The future for thin-film
Although there has been a rapid ramp up in the number of companies within the thin-film sector, it’s noteworthy that all three of these projects use modules manufactured by First Solar; speaking at the EPIA thin-film event, that company’s Benny Buller argued that their cadmium telluride (CdTe) modules have the lowest module production cost in the sector, allowing for the lowest module price in the current market. This echoes comments from Mike Ahearn, chairman and CEO of First Solar, who in December said: ’Looking ahead to the next 2-4 years, First Solar will be in a position to produce power from the sun at costs competitive with conventional electricity generated from fossil fuels.’
With a strong policy for cost reduction (glass loss reduction, tellurium cadmium oxide (TCO) loss reduction, low cost encapsulants, faster TCO deposition rates and such like), efficiency increases and economies of scale, in its latest earnings announcement, released in late October, First Solar announced a manufacturing cost of $1.08/W, a figure which includes a $0.04/W ramping up cost associated with factories under construction in Malaysia.

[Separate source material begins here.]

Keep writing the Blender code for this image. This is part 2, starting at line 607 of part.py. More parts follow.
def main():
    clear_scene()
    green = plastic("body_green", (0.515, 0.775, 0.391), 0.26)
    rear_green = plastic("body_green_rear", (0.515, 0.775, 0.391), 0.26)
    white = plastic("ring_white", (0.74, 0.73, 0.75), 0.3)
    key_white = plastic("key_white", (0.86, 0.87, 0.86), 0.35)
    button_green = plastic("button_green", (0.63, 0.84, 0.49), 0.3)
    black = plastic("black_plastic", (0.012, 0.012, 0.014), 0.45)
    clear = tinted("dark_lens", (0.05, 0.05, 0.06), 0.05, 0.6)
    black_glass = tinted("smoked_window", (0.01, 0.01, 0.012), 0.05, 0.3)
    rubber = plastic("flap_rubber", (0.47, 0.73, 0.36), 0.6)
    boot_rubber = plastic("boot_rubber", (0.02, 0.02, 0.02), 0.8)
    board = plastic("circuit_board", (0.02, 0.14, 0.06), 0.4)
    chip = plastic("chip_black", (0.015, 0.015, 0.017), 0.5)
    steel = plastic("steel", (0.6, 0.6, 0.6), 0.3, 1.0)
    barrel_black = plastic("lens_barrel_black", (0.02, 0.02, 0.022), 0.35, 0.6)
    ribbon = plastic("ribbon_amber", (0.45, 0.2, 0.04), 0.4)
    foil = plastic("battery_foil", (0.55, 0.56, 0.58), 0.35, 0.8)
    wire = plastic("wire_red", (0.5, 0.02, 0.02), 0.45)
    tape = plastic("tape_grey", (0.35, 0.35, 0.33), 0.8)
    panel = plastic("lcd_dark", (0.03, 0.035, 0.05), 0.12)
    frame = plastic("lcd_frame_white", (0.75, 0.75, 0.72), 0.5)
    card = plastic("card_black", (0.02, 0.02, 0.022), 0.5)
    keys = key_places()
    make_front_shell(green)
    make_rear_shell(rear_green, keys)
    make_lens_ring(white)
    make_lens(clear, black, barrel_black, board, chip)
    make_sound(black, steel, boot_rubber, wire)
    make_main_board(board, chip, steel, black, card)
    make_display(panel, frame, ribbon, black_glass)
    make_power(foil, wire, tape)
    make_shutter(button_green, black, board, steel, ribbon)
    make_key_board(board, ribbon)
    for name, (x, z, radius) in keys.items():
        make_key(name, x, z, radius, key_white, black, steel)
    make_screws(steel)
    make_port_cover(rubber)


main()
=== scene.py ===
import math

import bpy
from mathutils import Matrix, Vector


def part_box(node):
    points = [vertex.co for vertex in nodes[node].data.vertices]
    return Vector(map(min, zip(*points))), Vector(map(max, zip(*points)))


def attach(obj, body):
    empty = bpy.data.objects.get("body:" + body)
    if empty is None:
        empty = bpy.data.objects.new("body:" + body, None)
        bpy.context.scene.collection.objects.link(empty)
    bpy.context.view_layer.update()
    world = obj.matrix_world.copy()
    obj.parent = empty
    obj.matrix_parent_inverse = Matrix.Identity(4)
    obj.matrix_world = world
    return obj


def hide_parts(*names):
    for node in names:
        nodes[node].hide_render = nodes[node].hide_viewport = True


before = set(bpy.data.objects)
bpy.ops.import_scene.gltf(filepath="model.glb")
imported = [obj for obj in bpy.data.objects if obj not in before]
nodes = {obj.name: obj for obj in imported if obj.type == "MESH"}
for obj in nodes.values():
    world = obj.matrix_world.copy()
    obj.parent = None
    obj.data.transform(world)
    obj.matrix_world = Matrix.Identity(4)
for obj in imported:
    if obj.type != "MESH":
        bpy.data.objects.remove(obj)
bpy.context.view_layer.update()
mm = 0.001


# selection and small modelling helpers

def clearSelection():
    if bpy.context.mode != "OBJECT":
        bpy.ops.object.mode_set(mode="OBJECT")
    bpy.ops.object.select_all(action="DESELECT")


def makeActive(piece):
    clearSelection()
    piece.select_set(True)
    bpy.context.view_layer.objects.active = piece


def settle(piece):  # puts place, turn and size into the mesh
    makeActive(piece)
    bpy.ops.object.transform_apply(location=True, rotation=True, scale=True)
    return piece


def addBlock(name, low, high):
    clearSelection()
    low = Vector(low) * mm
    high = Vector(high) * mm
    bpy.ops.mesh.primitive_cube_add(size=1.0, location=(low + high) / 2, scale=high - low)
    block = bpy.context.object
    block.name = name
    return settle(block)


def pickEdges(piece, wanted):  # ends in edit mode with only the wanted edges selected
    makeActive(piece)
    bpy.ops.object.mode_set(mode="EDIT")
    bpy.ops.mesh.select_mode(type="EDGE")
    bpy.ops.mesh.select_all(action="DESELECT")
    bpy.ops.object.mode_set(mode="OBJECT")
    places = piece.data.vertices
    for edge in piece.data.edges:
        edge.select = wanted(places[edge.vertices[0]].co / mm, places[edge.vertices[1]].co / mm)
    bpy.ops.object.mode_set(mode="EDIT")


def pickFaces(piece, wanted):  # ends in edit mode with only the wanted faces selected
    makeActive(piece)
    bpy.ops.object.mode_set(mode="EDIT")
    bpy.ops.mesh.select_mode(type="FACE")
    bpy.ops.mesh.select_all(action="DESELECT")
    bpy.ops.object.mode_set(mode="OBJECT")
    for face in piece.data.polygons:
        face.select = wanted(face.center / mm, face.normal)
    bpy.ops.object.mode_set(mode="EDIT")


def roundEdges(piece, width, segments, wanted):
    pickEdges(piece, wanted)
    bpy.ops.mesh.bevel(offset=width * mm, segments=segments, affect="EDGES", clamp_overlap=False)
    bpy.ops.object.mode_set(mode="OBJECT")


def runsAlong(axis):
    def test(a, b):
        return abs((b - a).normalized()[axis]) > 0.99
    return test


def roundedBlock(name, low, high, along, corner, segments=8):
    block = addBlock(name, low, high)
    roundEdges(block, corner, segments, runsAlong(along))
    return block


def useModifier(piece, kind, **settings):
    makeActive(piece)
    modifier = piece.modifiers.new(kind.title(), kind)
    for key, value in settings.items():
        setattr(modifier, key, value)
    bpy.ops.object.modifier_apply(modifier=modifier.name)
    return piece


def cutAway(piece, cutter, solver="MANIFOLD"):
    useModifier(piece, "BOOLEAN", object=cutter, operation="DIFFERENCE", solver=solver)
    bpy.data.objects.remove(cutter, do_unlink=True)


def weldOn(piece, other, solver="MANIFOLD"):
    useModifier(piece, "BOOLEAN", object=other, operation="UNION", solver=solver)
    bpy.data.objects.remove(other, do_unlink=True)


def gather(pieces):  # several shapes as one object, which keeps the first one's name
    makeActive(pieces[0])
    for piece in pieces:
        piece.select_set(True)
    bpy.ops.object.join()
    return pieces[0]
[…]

It is clear that with a range of large-scale projects already in operation (where the appropriate support mechanisms are in place), thin-film is rapidly establishing itself as a market force to be reckoned with, both in Germany and around the world. Conference chairman Bernhard Dimmler of Würth Solar GmbH & Co KG summed up the prospects for the technology by asking not if thin-film was competitive with crystalline technologies but rather: ‘Will c-Si be able to compete with thin-film PV in 10 years time?’ He argues that if thin-film PV producers are able to reach their targets, the answer is ‘no’.